Regresso aos mortos. Em O Primo Basílio, há o seguinte diálogo:

- Até já fiz construir, sem vacilar, no Alto de S. João, a minha última morada. Modesta, mas decente. É ao entrar, no arruamento à direita, num lugar abrigado, ao pé da choça dos Veríssimos amigos.
- E já compôs o seu epitáfio, Sr. Conselheiro? — perguntou Julião, do canto, irónico.
- Não o quero, Sr. Zusarte. Na minha sepultura não quero elogios. Se os meus amigos, os meus patrícios, entenderem que eu fiz alguns serviços, têm outros meios para os comemorar; lá têm a imprensa, o comunicado, o necrológio, a poesia mesmo! Por minha vontade, quero apenas sobre a lápide lisa, em letras negras, o meu nome - com a minha designação de conselheiro -, a data do meu nascimento e a data do meu óbito. 
E com um tom demorado, de reflexão:
- Não me oponho todavia a que inscrevam por baixo, em letras menores: «Orai por ele.» 

O elogio fúnebre, sobretudo se for em sentido único, pode surtir um efeito contrário. Isto é, à conta de tantos encómios - como se qualquer finado não fosse um caldo onde viveu a luz e a escuridão, o bem e o mal - é normal que nos lembremos rapidamente de alguns defeitos que equilibrem o epitáfio tirando-lhe um pendor excessivamente elogioso. Nem todos somos boas pessoas porque nem sempre o queremos, ou nem sempre o conseguimos, ou talvez estejamos iludidos quanto à bondade do nosso caminho. Morrer com essa certeza - relativamente a nós ou aos outros - é morrer com a noção reconfortante de que partimos humanos, incompletos, mas sempre filhos de um Deus que nos recebe por igual.
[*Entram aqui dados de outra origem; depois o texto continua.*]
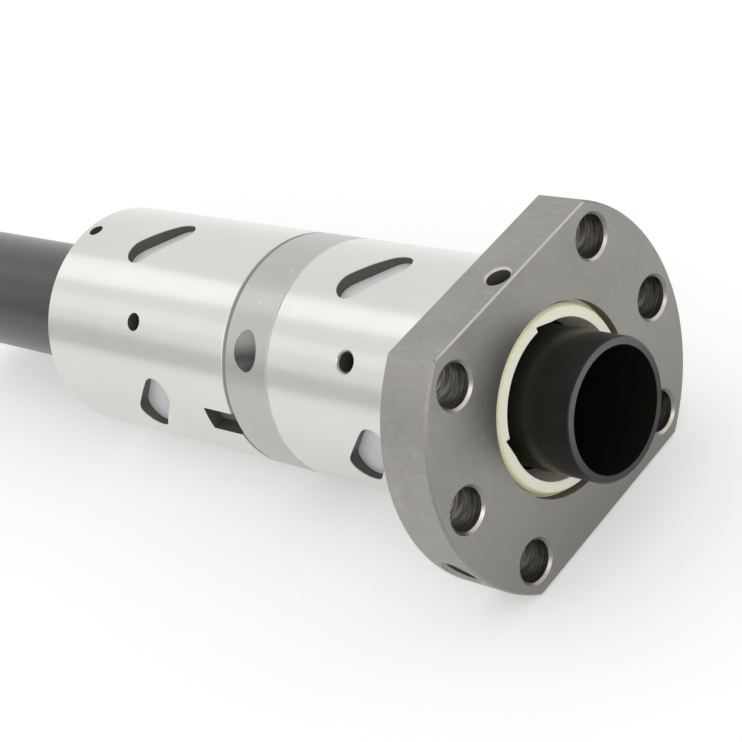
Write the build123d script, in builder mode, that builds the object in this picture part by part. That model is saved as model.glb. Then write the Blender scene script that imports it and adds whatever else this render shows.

Quando chegar a minha hora serei lembrado pelos amigos e familiares que me sobreviverem. Não haverá imprensa, necrológio - menos ainda poesia. Em tudo sendo justo não haverá elogio fúnebre ou homilias laudatórias. Talvez não me oponha, como diria o Conselheiro Acácio, a que inscrevam uma singeleza por baixo das memórias que terão de mim: tentou imperfeitamente. Mais do que isso não, não vá alguém afirmar ironicamente: "ouvi dizer que era insuportável em casa".